J’avais vingt ans et je faisais mes premiers pas sur le terrain politique et social. Je n’aurais jamais pensé prendre la parole publiquement. J’avais peur de l’opinion des gens. Peur d’être contredit, peur du ridicule, si je me trompais. Je commençais à avoir des idées, à être capable de choisir mes influences et à m’en inspirer. Mais je n’osais pas les défendre sur la place publique. Puis, vint un homme qui allait tout changer chez moi : Pierre Bourgault. Disparu il y a vingt ans, il demeure une inspiration sans égal à plusieurs égards.
J’ai vu et entendu Pierre Bourgault la première fois dans la salle de cinéma de mon quartier. J’en suis sorti transformé intellectuellement et psychologiquement. J’ai compris que la défense d’une idée juste doit primer sur notre petite personne avec ses petites peurs et ses petits malaises. Quarante ans plus tard, je me souviens d’avoir eu une pensée pour lui lorsque je montai sur une tribune, invité par la Fédération des infirmiers et infirmières du Québec. L’auditoire de 800 personnes voulait m’entendre sur les méfaits du néolibéralisme. Je n’éprouvais ni trac, ni gêne, ni peur : le contenu de mon intervention valait plus que ma personne.

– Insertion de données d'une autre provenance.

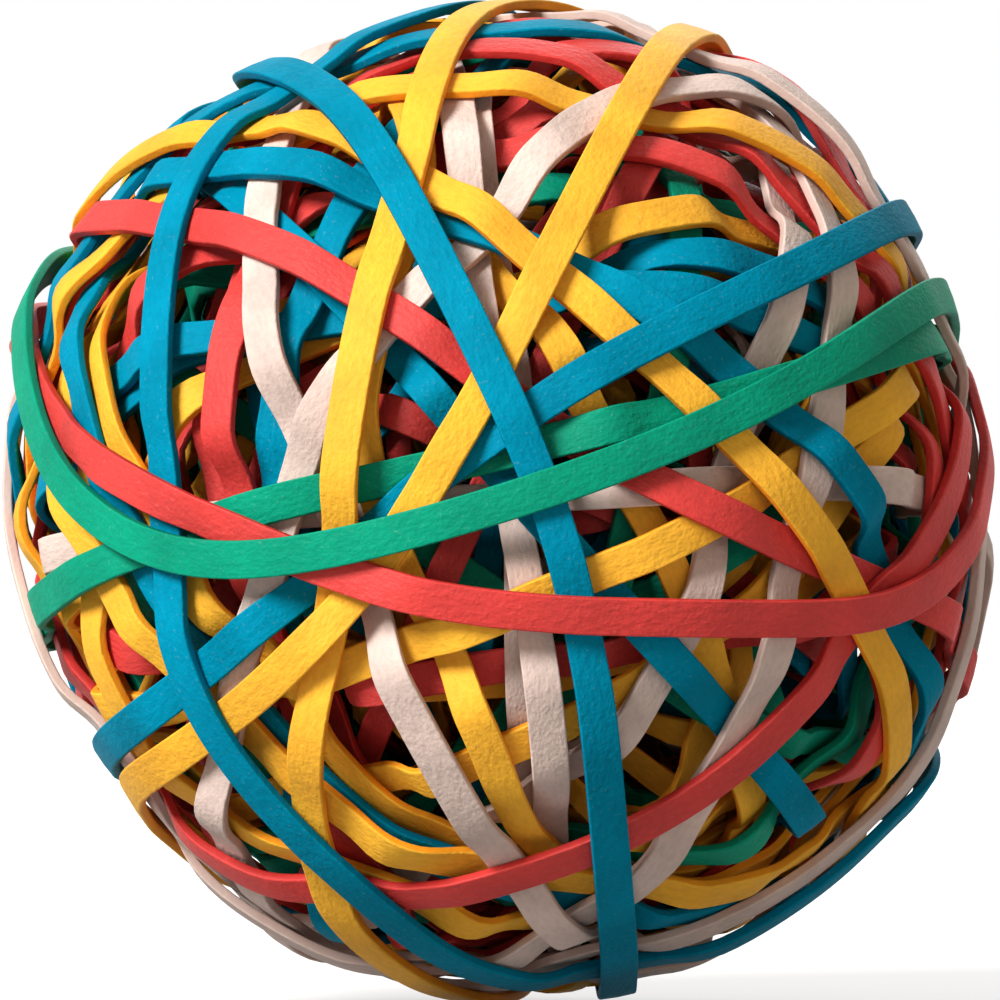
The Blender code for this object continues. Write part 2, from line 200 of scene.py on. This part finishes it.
# Bands glimpsed deep between the outer ones: their colour, and pixels of the photograph that they pass. The
# ball that they lie on has a rim of its own, read in pixels too.
DEEP_RIM = 480
DEEP_REACH = 0.985
DEEP_WAVES = (2, 3)
DEEP_STIFFNESS = 0.05
DEEP_BANDS = [
    ("red", [(522, 405), (535, 378), (549, 350), (566, 315)]),
    ("green", [(688, 245), (684, 280), (668, 400), (640, 520)]),
    ("red", [(520, 218), (560, 200), (620, 180), (680, 150), (740, 122), (778, 130)]),
    ("yellow", [(340, 735), (392, 770), (470, 800)]),
    ("blue", [(345, 690), (365, 720), (390, 760)]),
    ("green", [(440, 825), (500, 760), (600, 640), (715, 575)]),
    ("yellow", [(765, 560), (735, 600), (640, 720), (575, 760)]),
    ("green", [(610, 670), (655, 690), (700, 715), (750, 735), (810, 752)]),
    ("yellow", [(180, 806), (205, 835), (255, 875)]),
    ("green", [(150, 700), (215, 780), (250, 820), (275, 840), (303, 862)]),
    ("green", [(165, 262), (125, 290), (95, 320), (82, 345)]),
    ("yellow", [(150, 330), (112, 345), (92, 375)]),
    ("red", [(230, 258), (200, 285), (172, 320)]),
    ("yellow", [(215, 385), (193, 430), (180, 480)]),
    ("red", [(140, 395), (128, 435), (133, 520), (150, 595)]),
    ("yellow", [(315, 350), (310, 410), (325, 500)]),
    ("green", [(690, 148), (740, 168), (785, 190)]),
]

SEED = 12
AROUND = np.linspace(0.0, 2.0 * math.pi, STEPS, endpoint=False)
chance = np.random.RandomState(SEED)


def unit(rows):
    """The given vectors, each scaled to length one."""
    return rows / np.linalg.norm(rows, axis=-1, keepdims=True)


def linear(colour, factor=1.0):
    """An sRGB colour of 0 to 255 as Blender's linear colour."""
    shares = [min(1.0, c * factor / 255.0) for c in colour]
    return tuple(c / 12.92 if c <= 0.04045 else ((c + 0.055) / 1.055) ** 2.4 for c in shares) + (1.0,)


def corners_of(node):
    """The different corners of a CAD node."""
    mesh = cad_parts[node].data
    places = np.array([corner.co[:] for corner in mesh.vertices])
    return np.unique(np.round(places, CORNER_DIGITS), axis=0)


def ball_centre():
    """The centre of the ball: where the lines through a band's inner and outer corners meet."""
    places = corners_of(band_names()[-1])
    apart = np.linalg.norm(places[:, None] - places[None, :], axis=2) + np.eye(len(places))
    ways = unit(places[apart.argmin(axis=1)] - places)
    across = np.eye(3) - ways[:, :, None] * ways[:, None, :]
    return np.linalg.solve(across.sum(axis=0), np.einsum("nij,nj->i", across, places))


def band_names():
    """The outer bands' nodes, from the deepest to the last wound."""
    return sorted(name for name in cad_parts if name.startswith("band_"))


def sections_of(node, centre):
    """The rays through a CAD band's left and right edge, section by section around it, and the band's
    thickness."""
    places = corners_of(node) - centre
    radius = np.linalg.norm(places, axis=1)
    rays = places / radius[:, None]
    same = rays @ rays.T > math.cos(math.radians(SAME_RAY_DEGREES))
    outer = np.array([k for k in range(len(rays)) if radius[k] >= radius[same[k]].max() - SAME_RADIUS])
    thickness = float(np.median([radius[k] - radius[same[k]].min() for k in outer]))
    rays = rays[outer]

    nearness = rays @ rays.T - 2.0 * np.eye(len(rays))
    partner = nearness.argmax(axis=1)
    pairs = [(k, partner[k]) for k in range(len(rays)) if k < partner[k]]
    middles = unit(np.array([rays[a] + rays[b] for a, b in pairs]))
    axis = np.linalg.svd(middles)[2][2]
    start = unit(middles[0] - axis * (middles[0] @ axis))
    turn = np.arctan2(middles @ np.cross(axis, start), middles @ start) % (2.0 * math.pi)
    order = np.argsort(turn)
    pairs = [pairs[k] for k in order]
    middles = middles[order]
    along = np.roll(middles, -1, axis=0) - np.roll(middles, 1, axis=0)
    sideways = np.cross(along, middles)
    left = [a if (rays[a] - rays[b]) @ s < 0 else b for (a, b), s in zip(pairs, sideways)]
    right = [b if a == k else a for (a, b), k in zip(pairs, left)]
    return np.stack([rays[left], rays[right]], axis=1), thickness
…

J’ai suivi les discours de Bourgault quand il était à la tête du Rassemblement pour l’indépendance nationale (RIN). Si ma mémoire est bonne, ma carte de membre portait le numéro 202 (je n’ai pas vérifié en consultant les archives de la GRC, qui avait volé les listes de membres de cette époque). À chacune de ses interventions on assistait au même phénomène : devant une salle pleine de curieux plutôt apathiques, il réussissait en une heure à peine à soulever l’auditoire par la seule force de ses paroles et de son ton. Jamais le Québec n’a eu depuis, un tel tribun.
Mais ce serait le trahir si on ne s’arrêtait qu’à sa performance. Ce qui dominait en effet chez lui, c’était la droiture, une conviction sans compromis et une absence totale d’intérêt personnel dans son implication. Voila un exemple à montrer aux jeunes d’aujourd’hui. Pour leur dire que la fierté d’être Québécois s’exprime dans les paroles et dans les gestes tout au long de la vie. Leur dire aussi que le Québec n’a pas à demander sa liberté mais à la prendre. Ce que je nous souhaite pour la Fête nationale de l’an 2023.